In today's budget climate, the health of the defense industrial base is suddenly in the spotlight. But some are skeptical of the dire warnings, seeing them as an excuse for sparing defense budgets that have expanded enormously in the last decade.
"To my mind there's just a fantastic amount of hyperventilating about this issue," said Gordon Adams, an American University professor who oversaw defense budgets at the White House during the post-Cold War military build-down.
"Every time, people come out of the woodwork and start tearing their hair and rending their garments. And every time, at the end of a build-down we end up with the world's dominant military force and technology that is generations ahead of anybody else," he said. "So it's kind of like crying wolf."
Adams said only the top six or seven U.S. defense contractors, like Lockheed, Raytheon and Northrop Grumman, are dependent on the U.S. Defense Department for 75 percent or more of their revenues. The second- and third-tier firms, he said, are well-diversified between defense and commercial work.
Critical engineering and design skills would be fairly safe at smaller firms because they can switch from defense to commercial work in lean times, he said.
"Anybody who says $1 trillion (in spending reductions) is the end of Western civilization doesn't understand that $1 trillion is just 16 percent of (the Defense Department's) projected resources," Adams said. "Properly managed, it's a cake walk."
So far Obama and Congress have approved $350 billion in reductions to national security spending. If a congressional "super committee" fails to reach a deficit deal by year-end, automatic across-the-board cuts could take another $600 billion from security spending.
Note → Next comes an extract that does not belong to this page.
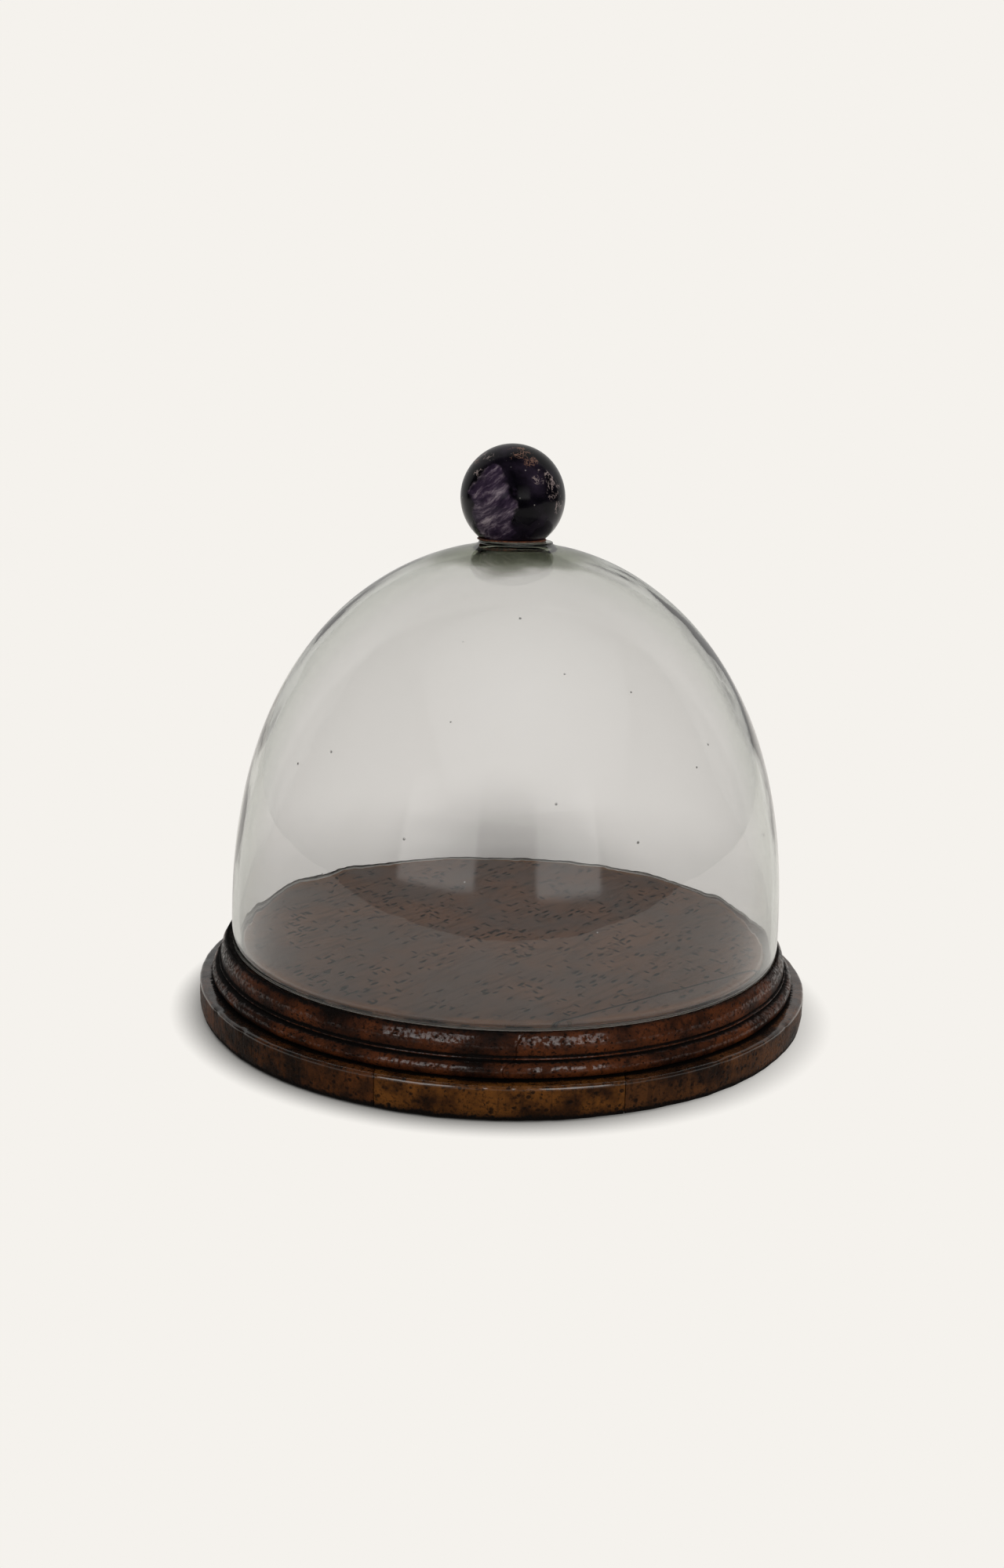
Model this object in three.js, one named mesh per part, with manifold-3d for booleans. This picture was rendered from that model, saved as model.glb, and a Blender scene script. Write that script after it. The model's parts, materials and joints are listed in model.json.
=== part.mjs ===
// A bell jar: a blown glass dome with a stone finial, standing on a turned and moulded wooden base.
// Millimetres, +Z up. The origin is the middle of the underside, and -Y is the front.
import * as THREE from 'three';
import { mergeVertices } from 'three/addons/utils/BufferGeometryUtils.js';
import Module from 'manifold-3d';

const wasm = await Module();
wasm.setup();

// Driving dimensions.
const GAP = 0.3; // clearance between pieces that touch
const ROUND_SIDES = 72; // facets round the base
const GLASS_SIDES = 48; // facets round the dome
const STONE_SIDES = 28; // facets round the finial
const SCREW_SIDES = 12; // facets round a screw

const BAIZE_RADIUS = 148;
const BAIZE_THICKNESS = 1.1;
const RECESS_RADIUS = 149; // the shallow turned recess that holds the baize
const FOOT_LIFT = 0.6; // the wooden rim stands this far above the table

const BASE_RADIUS = 160;
const PLINTH_TOP = 17.5;
const PLINTH_EDGE_ROUND = 1.6;
const FOOT_TAPER = [[1.8, 0], [0.5, 2], [0, 5]]; // how far the foot draws in, at heights above its edge
const PLINTH_BOARD_WIDTH = 114; // the middle board, between its two joints
const MOULDING_BOTTOM = PLINTH_TOP + GAP;
const BEAD_CENTRE_RADIUS = 149.3; // the torus bead above the plinth
const BEAD_CENTRE_Z = 21.3;
const BEAD_RADIUS = 4.3;
const FILLET_RADIUS = 149.9; // the narrow square fillet between bead and ovolo
const FILLET_BOTTOM = 25.9;
const FILLET_TOP = 27;
const OVOLO_RADIUS = 148.8;
const OVOLO_BOTTOM = 27.4;
const OVOLO_SWELL = 0.9; // how far the ovolo's curve is pulled outwards
const OVOLO_SHOULDER = 4.7; // and how far below the lip
const LIP_RADIUS = 145.8; // the low outer wall of the ledge that the glass stands on
const LIP_TOP = 38.2;
const LIP_WIDTH = 0.3;
const LEDGE_TOP = 37.3;
const PLATFORM_RADIUS = 137.3;
const PLATFORM_TOP = 39.3;
const PLATFORM_EDGE_ROUND = 1.2;
const TOP_JOINT_OFFSET = 121; // distance of the joint in the top layer from the middle
const TOP_JOINT_ANGLE = -51.7; // direction of that joint's normal, in degrees from +X

const GLASS_RADIUS = 144.1;
const GLASS_WALL = 3.5;
const GLASS_RIM = LEDGE_TOP + GAP;
const GLASS_TOP = 244.8;
const CROWN_THICKNESS = 5.5; // blown glass is thickest where it was closed
const DOME_ROUNDNESS = 2.04; // exponents of the superellipse that the dome follows
const DOME_FULLNESS = 2.4;
const DOME_SHIFT = 1; // the dome stands this far to the right of the base's middle
const BUTTON_RADIUS = 20.3; // the short glass button under the finial
const BUTTON_TOP = 245.4;
const BUTTON_FILLET = 3;
const BUTTON_ROOT_DROP = 1.6;
const BUTTON_LEAN = 0.4;
const BUTTON_CHAMFER = [1, 0.5];
const PROFILE_STEPS = 11;
const PROFILE_CROWDING = 1.8; // crowds the outline's points towards the crown
const OUTER_SHARE = 0.9; // the share of the rise where each face of the glass meets the crown
const INNER_SHARE = 0.95;

const FINIAL_RADIUS = 26.5;
const FINIAL_FOOT_RADIUS = 16.9; // the flat ground under the ball
const FINIAL_SHIFT = -1.1;
const BEDDING_RADIUS = 17.6; // the cement between ball and button
const BEDDING_THICKNESS = 0.7;
const BEDDING_CHAMFER = 0.5;

const SCREW_HEAD_RADIUS = 4;
const SCREW_SHANK_RADIUS = 2.1;
const SCREW_LENGTH = 25;
const SCREW_HEAD_DEPTH = 2.6;
const SCREW_SEAT_Z = 3; // where the head starts to taper, sunk in the plinth
const SCREW_HEAD_BOTTOM = 2.4;
const HOLE_BOTTOM = -1; // below the base, so that the holes are open
const RING_SCREWS = 6;
const RING_SCREW_RADIUS = 110;
const END_SCREW_RADIUS = 145; // the two screws under the narrow top board
const END_SCREW_SPREAD = 19; // degrees to each side of that board's middle

const group = new THREE.Group();

// A material in the colour and finish of one real substance.
const finish = (color, roughness, metalness = 0, extra = {}) =>
  new THREE.MeshStandardMaterial({ color, roughness, metalness, ...extra });
const plinthWood = finish(0x4a2c18, 0.45);
const mouldingWood = finish(0x35200f, 0.32);
const greenBaize = finish(0x24402c, 0.95);
const screwSteel = finish(0x6d6a66, 0.5, 1);
const blownGlass = finish(0xd9dcda, 0.03, 0, { transparent: true, opacity: 0.3 });
const amethyst = finish(0x1d1524, 0.12);
const cement = finish(0x5a2a18, 0.6);

const radians = (degrees) => THREE.MathUtils.degToRad(degrees);

// Adds one named piece to the object.
function piece(name, geometry, material, x = 0, y = 0, z = 0) {
  const mesh = new THREE.Mesh(geometry, material);
  mesh.name = name;
  mesh.position.set(x, y, z);
  group.add(mesh);
}

// Turns a closed outline of [radius, height] points about the Z axis.
function turned(outline, sides) {
  const points = outline.map(([radius, height]) => new THREE.Vector2(radius, height));
  return new THREE.LatheGeometry(points, sides).rotateX(Math.PI / 2);
}

// Points on an arc of a circle in the outline's plane, from one angle to another.
function arc(radius, height, size, fromDegrees, toDegrees, steps) {
  return Array.from({ length: steps + 1 }, (_, i) => {
    const angle = radians(THREE.MathUtils.lerp(fromDegrees, toDegrees, i / steps));
    return [radius + size * Math.cos(angle), height + size * Math.sin(angle)];
  });
}

// Points on a quadratic curve between two outline points, pulled towards a third.
function swelling(start, pull, end, steps) {
  const curve = new THREE.QuadraticBezierCurve(
    new THREE.Vector2(...start), new THREE.Vector2(...pull), new THREE.Vector2(...end));
  return curve.getPoints(steps).map((point) => [point.x, point.y]);
}

// Converts between three.js geometries and solids that can be cut.
function solid(geometry) {
  const bare = geometry.clone();
  bare.deleteAttribute('normal');
  bare.deleteAttribute('uv');
  const merged = mergeVertices(bare, 1e-4);
  return new wasm.Manifold(new wasm.Mesh({
    numProp: 3,
    vertProperties: new Float32Array(merged.attributes.position.array),
    triVerts: new Uint32Array(merged.index.array),
  }));
}

function shape(manifold) {
  const mesh = manifold.getMesh();
  const geometry = new THREE.BufferGeometry();
  geometry.setAttribute('position', new THREE.BufferAttribute(mesh.vertProperties, 3));
  geometry.setIndex(new THREE.BufferAttribute(mesh.triVerts, 1));
  return geometry;
}

// The part of a solid whose distance along a level direction lies between two limits.
function board(whole, degrees, from, to) {
  const reach = 4 * BASE_RADIUS;
  const slab = new THREE.BoxGeometry(to - from, reach, reach);
  slab.translate((from + to) / 2, 0, 0);
  slab.rotateZ(radians(degrees));
  return whole.intersect(solid(slab));
}

// Where the screws go: a ring of them, and a pair under the narrow top board.
const ringScrews = Array.from({ length: RING_SCREWS }, (_, i) =>
  [RING_SCREW_RADIUS, 90 + (360 / RING_SCREWS) * i]);
const endScrews = [-1, 1].map((side) => [END_SCREW_RADIUS, TOP_JOINT_ANGLE + side * END_SCREW_SPREAD]);
const screwPlaces = [...ringScrews, ...endScrews].map(([radius, degrees]) =>
  [radius * Math.cos(radians(degrees)), radius * Math.sin(radians(degrees))]);

// A countersunk wood screw standing on its head, grown by a margin for the hole it needs.
function screwShape(margin, headBottom) {
  const neck = SCREW_SEAT_Z + SCREW_HEAD_DEPTH;
  const head = SCREW_HEAD_RADIUS + margin;
  const shank = SCREW_SHANK_RADIUS + margin;
  const end = SCREW_SEAT_Z + SCREW_LENGTH + margin;
  return turned([
    [0, headBottom], [head, headBottom], [head, SCREW_SEAT_Z + margin], [shank, neck + margin],
    [shank, end - 2 * shank], [0, end],
  ], SCREW_SIDES);
}

// The screw holes, open at the recess under the base.
const holes = screwPlaces
  .map(([x, y]) => solid(screwShape(GAP, HOLE_BOTTOM).translate(x, y, 0)))
  .reduce((all, hole) => all.add(hole));

// Base, lower layer: a turned plinth glued up from three boards that run front to back.
const recessTop = BAIZE_THICKNESS + GAP;
const plinth = solid(turned([
  [0, recessTop], [RECESS_RADIUS, recessTop], [RECESS_RADIUS, FOOT_LIFT],
  ...FOOT_TAPER.map(([inset, rise]) => [BASE_RADIUS - inset, FOOT_LIFT + rise]),
  ...arc(BASE_RADIUS - PLINTH_EDGE_ROUND, PLINTH_TOP - PLINTH_EDGE_ROUND, PLINTH_EDGE_ROUND, 0, 90, 4),
  [0, PLINTH_TOP],
], ROUND_SIDES)).subtract(holes);
const jointHalf = PLINTH_BOARD_WIDTH / 2;
piece('plinth_board_left', shape(board(plinth, 0, -2 * BASE_RADIUS, -jointHalf - GAP / 2)), plinthWood);
piece('plinth_board_middle', shape(board(plinth, 0, -jointHalf + GAP / 2, jointHalf - GAP / 2)), plinthWood);
piece('plinth_board_right', shape(board(plinth, 0, jointHalf + GAP / 2, 2 * BASE_RADIUS)), plinthWood);

// Base, upper layer: bead, fillet, ovolo, the ledge for the glass and the raised platform, in two boards.
const beadStart = THREE.MathUtils.radToDeg(Math.asin((MOULDING_BOTTOM - BEAD_CENTRE_Z) / BEAD_RADIUS));
const top = solid(turned([
  [0, MOULDING_BOTTOM],
  ...arc(BEAD_CENTRE_RADIUS, BEAD_CENTRE_Z, BEAD_RADIUS, beadStart, 85, 6),
  [FILLET_RADIUS, FILLET_BOTTOM],
  [FILLET_RADIUS, FILLET_TOP],
  ...swelling([OVOLO_RADIUS, OVOLO_BOTTOM], [OVOLO_RADIUS + OVOLO_SWELL, LIP_TOP - OVOLO_SHOULDER],
    [LIP_RADIUS, LIP_TOP], 5),
  [LIP_RADIUS - LIP_WIDTH, LEDGE_TOP],
  [PLATFORM_RADIUS, LEDGE_TOP],
  ...arc(PLATFORM_RADIUS - PLATFORM_EDGE_ROUND, PLATFORM_TOP - PLATFORM_EDGE_ROUND,
    PLATFORM_EDGE_ROUND, 0, 90, 3),
  [0, PLATFORM_TOP],
], ROUND_SIDES)).subtract(holes);
const cut = TOP_JOINT_OFFSET;
piece('top_board_wide', shape(board(top, TOP_JOINT_ANGLE, -2 * BASE_RADIUS, cut - GAP / 2)), mouldingWood);
piece('top_board_narrow', shape(board(top, TOP_JOINT_ANGLE, cut + GAP / 2, 2 * BASE_RADIUS)), mouldingWood);

// Baize disc glued in the recess under the base.
piece('baize_pad', turned([
  [0, 0], [BAIZE_RADIUS, 0], [BAIZE_RADIUS, BAIZE_THICKNESS], [0, BAIZE_THICKNESS],
], ROUND_SIDES), greenBaize);

// Screws driven up through the plinth into the top boards.
screwPlaces.forEach(([x, y], i) => {
  piece(`base_screw_${i + 1}`, screwShape(0, SCREW_HEAD_BOTTOM), screwSteel, x, y);
});

// A point on the superellipse of the dome: how far it has closed in at a share of its rise.
const closing = (share) => Math.pow(1 - Math.pow(share, DOME_FULLNESS), 1 / DOME_ROUNDNESS);

// Outline points of one face of the glass, from the rim up to a share of the rise.
function glassFace(radius, topZ, lastShare) {
  return Array.from({ length: PROFILE_STEPS + 1 }, (_, i) => {
    const share = 1 - Math.pow(1 - (lastShare * i) / PROFILE_STEPS, PROFILE_CROWDING);
    return [radius * closing(share), THREE.MathUtils.lerp(GLASS_RIM, topZ, share)];
  });
}

// Glass dome: outer face up to the button, then the inner face back down to the rim.
const outerFace = glassFace(GLASS_RADIUS, GLASS_TOP, OUTER_SHARE);
const innerFace = glassFace(GLASS_RADIUS - GLASS_WALL, GLASS_TOP - CROWN_THICKNESS, INNER_SHARE).reverse();
piece('glass_dome', turned([
  [0, GLASS_TOP - CROWN_THICKNESS],
  ...innerFace,
  ...outerFace.filter(([radius]) => radius > BUTTON_RADIUS + BUTTON_FILLET),
  [BUTTON_RADIUS, GLASS_TOP - BUTTON_ROOT_DROP],
  [BUTTON_RADIUS - BUTTON_LEAN, BUTTON_TOP - BUTTON_CHAMFER[1]],
  [BUTTON_RADIUS - BUTTON_CHAMFER[0], BUTTON_TOP],
  [0, BUTTON_TOP],
], GLASS_SIDES), blownGlass, DOME_SHIFT);

// Cement bed under the finial.
const beddingBottom = BUTTON_TOP + GAP;
const beddingTop = beddingBottom + BEDDING_THICKNESS;
piece('finial_bedding', turned([
  [0, beddingBottom], [BEDDING_RADIUS, beddingBottom],
  [BEDDING_RADIUS - BEDDING_CHAMFER, beddingTop], [0, beddingTop],
], STONE_SIDES), cement, FINIAL_SHIFT);

// The polished stone ball, with a flat foot ground under it.
const footDepth = Math.sqrt(FINIAL_RADIUS ** 2 - FINIAL_FOOT_RADIUS ** 2);
const footAngle = THREE.MathUtils.radToDeg(Math.atan2(-footDepth, FINIAL_FOOT_RADIUS));
const ballOutline = arc(0, 0, FINIAL_RADIUS, footAngle, 90, 12).slice(0, -1);
piece('finial_ball', turned([
  [0, -footDepth], ...ballOutline, [0, FINIAL_RADIUS],
], STONE_SIDES), amethyst, FINIAL_SHIFT, 0, beddingTop + GAP + footDepth);

export default group;
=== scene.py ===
# %% [markdown]
# # A bell jar on a turned base
# A blown glass dome with a ball of dark amethyst cemented on its crown stands in the ledge of an old
# varnished wooden base. The engineering model already says where every piece is and what moves, so this
# lesson only makes the pieces look like what they are: glass with ripples and seeds, wood that was turned
# on a lathe, varnished, knocked about and waxed, and a polished stone. We load the model first and read the
# boxes of its pieces, which give the sizes.

import json
import math

import bmesh
import bpy
from mathutils import Matrix, Vector, noise

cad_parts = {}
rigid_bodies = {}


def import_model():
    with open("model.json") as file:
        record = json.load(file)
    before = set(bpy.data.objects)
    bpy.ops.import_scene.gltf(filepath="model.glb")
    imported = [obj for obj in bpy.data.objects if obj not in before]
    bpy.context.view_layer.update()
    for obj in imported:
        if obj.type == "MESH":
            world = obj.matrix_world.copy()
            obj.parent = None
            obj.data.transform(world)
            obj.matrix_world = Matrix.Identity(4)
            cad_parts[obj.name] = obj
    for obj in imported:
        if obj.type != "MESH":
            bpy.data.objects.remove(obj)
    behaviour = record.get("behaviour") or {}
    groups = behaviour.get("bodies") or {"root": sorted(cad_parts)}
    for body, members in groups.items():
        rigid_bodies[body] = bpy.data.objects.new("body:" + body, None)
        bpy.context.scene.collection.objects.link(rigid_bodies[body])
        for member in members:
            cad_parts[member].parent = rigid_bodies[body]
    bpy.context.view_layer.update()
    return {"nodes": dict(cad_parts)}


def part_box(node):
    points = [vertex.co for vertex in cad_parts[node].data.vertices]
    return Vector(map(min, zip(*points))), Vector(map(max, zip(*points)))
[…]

Those cuts, analysts said, could lead to a loss of capabilities. Once the skill and know-how to produce a sophisticated defense system is lost, it is difficult and expensive to reconstitute.
While it is "technically and physically" possible to rebuild part of the industrial base once it has been allowed to die, outgoing Joint Chiefs of Staff Chairman Admiral Mike Mullen said, the reality is "it doesn't come back."
"People go away, skills go away and the enormity of the investment to bring it back if you've got that wrong, it's not going to be there," Mullen told a business group.
Given the potential size of the coming defense spending cuts, some analysts say the United States could lose strategically important people and technologies unless it effectively manages the build-down.
Captain estimated that if the Pentagon is forced to implement the full $1 trillion in spending cuts, then the defense industry could see the loss of some 160,000 jobs.
"By reducing the defense budget, it's actually cutting jobs, a very significant number of high-paying jobs," he said.
But in the current economic climate, with unemployment over 9 percent and U.S. budget deficits running at some $1.3 trillion annually, there is little public sympathy for going deeper in the hole just to keep big defense contractors flush with new projects so they can retain their engineers.
That's not what the industry wants or expects, said Mark Valerio, who deals with space and satellite technologies as vice president of Lockheed Martin Surveillance and Navigation Systems.
"We fully understand the current budget environment and would not advocate for government funding solely for the purpose of keeping an engineering workforce engaged," he said in an email.
In an era of few new satellite and space projects, there are still things the government can do to help industry, such as upgrading products and stabilizing project spending so that it does not fluctuate widely from year to year.
But Watts, and his CSBA colleague Todd Harrison, said companies would ultimately have difficulty justifying continued spending on high-priced assets -- like a cadre of top engineers -- if they are not regularly engaged in new programs.
Watts said when he worked at Northrop Grumman in the late 1990s the company determined that it cost about $100 million annually to maintain a state-of-the-art design team for advanced combat aircraft.
"If you're not getting most of that money from a program say like the JSF (Joint Strike Fighter) or a future bomber program ... the inclination from a business standpoint is to divest yourself of that expense," Watts said.